The action is [tex]\int{d^4 x} \partial^\mu \phi* \partial_\mu \phi +i\psi^† \bar{\sigma}^\mu \partial_\mu \psi [/tex]

The SUSY transformations are [tex] \delta\phi = \epsilon \psi [/tex], [tex] \delta\phi* = \epsilon^† \psi^† [/tex], [tex] \delta\psi_\alpha = -i(\sigma^\nu \epsilon^†)_\alpha \partial_\nu \phi [/tex], [tex] \delta\psi^†_\alpha =i(\epsilon \sigma^\nu)_\alpha\partial_\nu \phi* [/tex]

I know that I should get a total derivative that vanishes but there is one minus sign that is preventing me from completing the proof. It comes from the term [tex]i\psi^† \bar{\sigma}^\mu \partial_\mu \delta\psi [/tex] in the variation. For this term I get the following:

[tex]\psi^† \bar{\sigma}^\mu \sigma^\nu \epsilon^† \partial_\mu \partial_\nu \phi [/tex]

Then by using [tex]\bar{\sigma}^\mu \sigma^\nu + \bar{\sigma}^\nu \sigma^\mu = 2\eta^{\mu\nu}[/tex] I have

[tex]\psi^† \epsilon^† \partial^\mu \partial_\mu \phi [/tex]

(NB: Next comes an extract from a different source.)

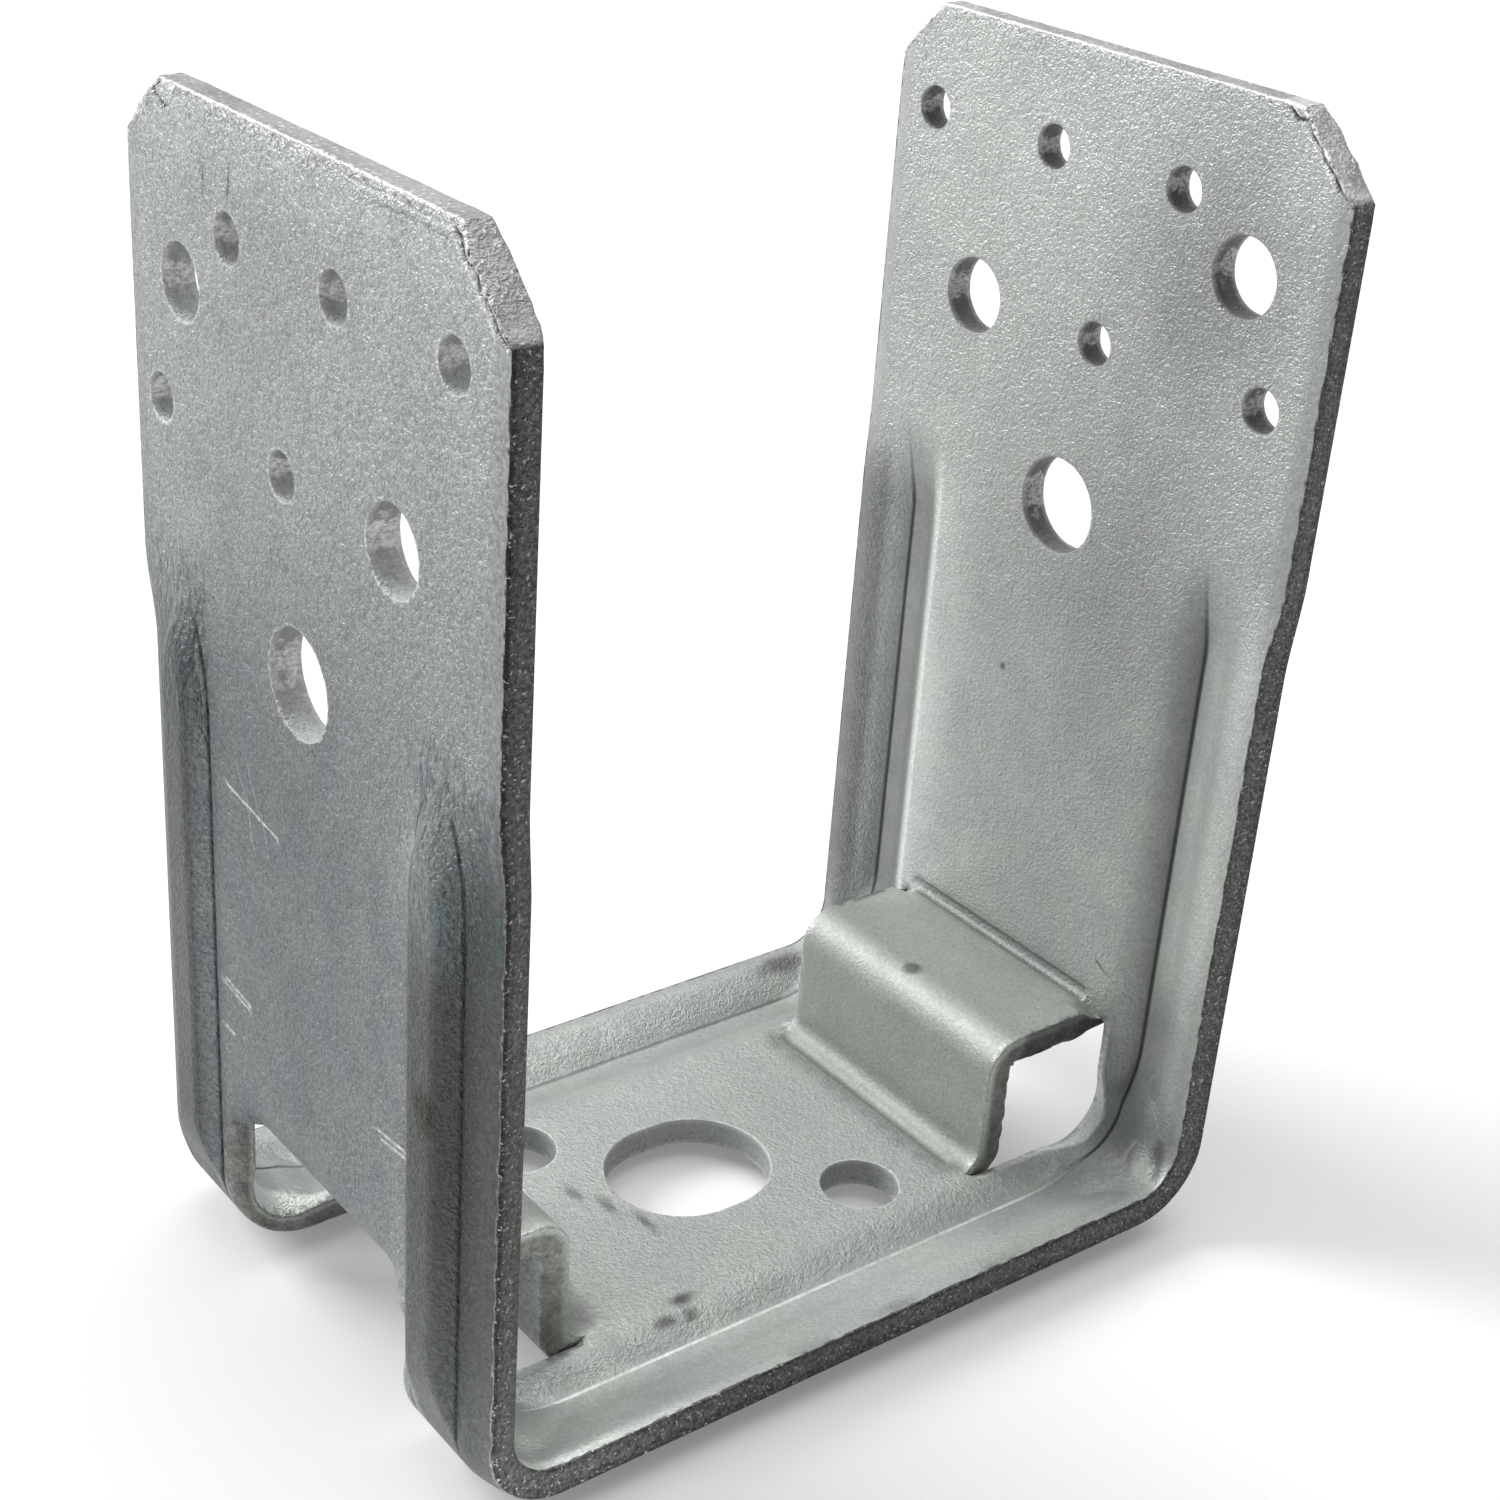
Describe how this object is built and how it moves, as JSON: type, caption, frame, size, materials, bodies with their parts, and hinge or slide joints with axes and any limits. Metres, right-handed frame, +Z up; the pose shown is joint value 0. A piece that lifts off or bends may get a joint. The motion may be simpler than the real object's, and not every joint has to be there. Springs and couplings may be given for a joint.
{
  "type": "post base",
  "caption": "U-shaped galvanised steel bracket that holds the foot of a timber post above concrete on two raised seats, with beaded edges.",
  "frame": {"origin": "on the floor under the middle of the base, level with the crests of its two beads", "axes": "+X from the left flange to the right one, across the post; +Y along the strip's width, away from the viewer of the picture; +Z up"},
  "size_m": [0.1018, 0.0664, 0.128],
  "materials": {
    "galvanised_steel": "matt grey zinc coat with a fine pebbled grain, darker on the cut edges"
  },
  "bodies": {
    "root": {"post_base": "galvanised_steel"}
  },
  "joints": []
}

I rewrite this as a total derivative minus another term

[tex]\partial^\mu(\psi^† \epsilon^† \partial_\mu \phi)-\partial^\mu\psi^† \epsilon^† \partial_\mu \phi [/tex]

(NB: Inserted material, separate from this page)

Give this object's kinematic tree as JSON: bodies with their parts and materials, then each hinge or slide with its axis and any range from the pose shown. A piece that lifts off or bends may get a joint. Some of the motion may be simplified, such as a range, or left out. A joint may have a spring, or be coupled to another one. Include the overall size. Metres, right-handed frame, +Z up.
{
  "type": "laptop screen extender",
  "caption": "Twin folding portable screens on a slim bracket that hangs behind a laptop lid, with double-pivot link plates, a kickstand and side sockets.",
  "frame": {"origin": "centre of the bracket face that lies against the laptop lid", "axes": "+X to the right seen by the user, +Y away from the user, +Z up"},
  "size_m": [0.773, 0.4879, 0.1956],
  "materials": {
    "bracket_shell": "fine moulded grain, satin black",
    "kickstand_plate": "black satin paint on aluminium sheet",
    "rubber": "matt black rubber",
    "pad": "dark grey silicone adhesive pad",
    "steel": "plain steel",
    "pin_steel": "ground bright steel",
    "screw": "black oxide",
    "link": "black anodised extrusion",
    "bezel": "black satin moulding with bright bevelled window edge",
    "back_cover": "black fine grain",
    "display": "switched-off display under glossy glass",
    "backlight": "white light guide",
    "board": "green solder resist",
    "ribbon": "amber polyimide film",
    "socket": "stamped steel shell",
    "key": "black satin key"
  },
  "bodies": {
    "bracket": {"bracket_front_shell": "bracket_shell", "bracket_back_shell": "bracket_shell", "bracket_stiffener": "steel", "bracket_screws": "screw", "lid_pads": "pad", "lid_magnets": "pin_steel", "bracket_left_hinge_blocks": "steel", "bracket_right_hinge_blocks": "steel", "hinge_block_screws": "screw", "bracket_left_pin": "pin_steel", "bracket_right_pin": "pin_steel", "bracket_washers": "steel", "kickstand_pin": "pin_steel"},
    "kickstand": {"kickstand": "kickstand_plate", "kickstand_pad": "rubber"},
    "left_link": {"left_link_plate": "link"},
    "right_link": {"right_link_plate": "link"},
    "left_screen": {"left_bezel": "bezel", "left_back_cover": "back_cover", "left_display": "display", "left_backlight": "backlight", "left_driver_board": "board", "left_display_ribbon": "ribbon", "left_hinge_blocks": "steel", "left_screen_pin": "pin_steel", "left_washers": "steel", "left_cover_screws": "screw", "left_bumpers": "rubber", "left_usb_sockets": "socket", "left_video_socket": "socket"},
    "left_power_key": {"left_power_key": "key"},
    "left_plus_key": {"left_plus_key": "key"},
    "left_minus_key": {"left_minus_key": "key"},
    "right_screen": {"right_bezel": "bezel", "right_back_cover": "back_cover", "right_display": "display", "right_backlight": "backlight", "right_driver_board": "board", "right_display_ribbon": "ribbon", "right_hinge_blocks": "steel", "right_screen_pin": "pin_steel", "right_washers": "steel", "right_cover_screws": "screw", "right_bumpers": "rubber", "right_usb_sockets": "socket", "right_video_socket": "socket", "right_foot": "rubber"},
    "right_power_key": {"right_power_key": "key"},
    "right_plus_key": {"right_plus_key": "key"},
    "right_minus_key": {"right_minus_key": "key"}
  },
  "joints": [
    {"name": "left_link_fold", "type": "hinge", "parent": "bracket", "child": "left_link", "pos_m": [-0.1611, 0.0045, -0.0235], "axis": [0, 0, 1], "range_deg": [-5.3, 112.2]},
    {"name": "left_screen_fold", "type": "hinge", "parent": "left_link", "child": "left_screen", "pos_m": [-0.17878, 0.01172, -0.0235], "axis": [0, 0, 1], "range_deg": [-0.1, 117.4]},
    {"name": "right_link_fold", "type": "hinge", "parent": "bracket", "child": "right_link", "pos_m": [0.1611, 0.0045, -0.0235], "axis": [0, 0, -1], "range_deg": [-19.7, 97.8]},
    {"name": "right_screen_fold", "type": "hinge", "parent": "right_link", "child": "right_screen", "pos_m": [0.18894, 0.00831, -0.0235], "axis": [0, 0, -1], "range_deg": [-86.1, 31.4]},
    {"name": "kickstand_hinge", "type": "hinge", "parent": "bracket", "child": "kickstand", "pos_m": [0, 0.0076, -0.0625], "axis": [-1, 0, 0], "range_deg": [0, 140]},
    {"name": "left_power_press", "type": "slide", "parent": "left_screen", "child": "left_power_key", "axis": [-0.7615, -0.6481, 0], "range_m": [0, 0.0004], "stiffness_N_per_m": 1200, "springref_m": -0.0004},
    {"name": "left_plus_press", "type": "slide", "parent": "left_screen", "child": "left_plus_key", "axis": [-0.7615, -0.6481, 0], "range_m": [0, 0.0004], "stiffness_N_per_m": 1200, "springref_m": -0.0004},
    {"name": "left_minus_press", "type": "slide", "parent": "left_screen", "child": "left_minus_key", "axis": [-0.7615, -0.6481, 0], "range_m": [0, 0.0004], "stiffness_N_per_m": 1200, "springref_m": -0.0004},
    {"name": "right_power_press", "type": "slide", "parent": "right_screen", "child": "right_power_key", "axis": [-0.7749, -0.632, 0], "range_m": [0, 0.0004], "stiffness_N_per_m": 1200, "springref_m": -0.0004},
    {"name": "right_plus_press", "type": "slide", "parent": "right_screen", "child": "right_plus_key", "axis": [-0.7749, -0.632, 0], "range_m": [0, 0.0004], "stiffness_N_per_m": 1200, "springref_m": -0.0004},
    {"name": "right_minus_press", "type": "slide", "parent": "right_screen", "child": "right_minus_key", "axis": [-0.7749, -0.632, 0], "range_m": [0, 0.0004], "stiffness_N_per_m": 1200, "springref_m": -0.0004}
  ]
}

This is where the problem is. Now, in order for the second term to cancel a term from the variation of φ*, it should have exactly this form but with ψ† and ε† in reverse order. However, doing this introduces a minus sign as the spinors are grassmann odd. What have I done wrong in the manipulation, and how do I get rid of this extra minus sign?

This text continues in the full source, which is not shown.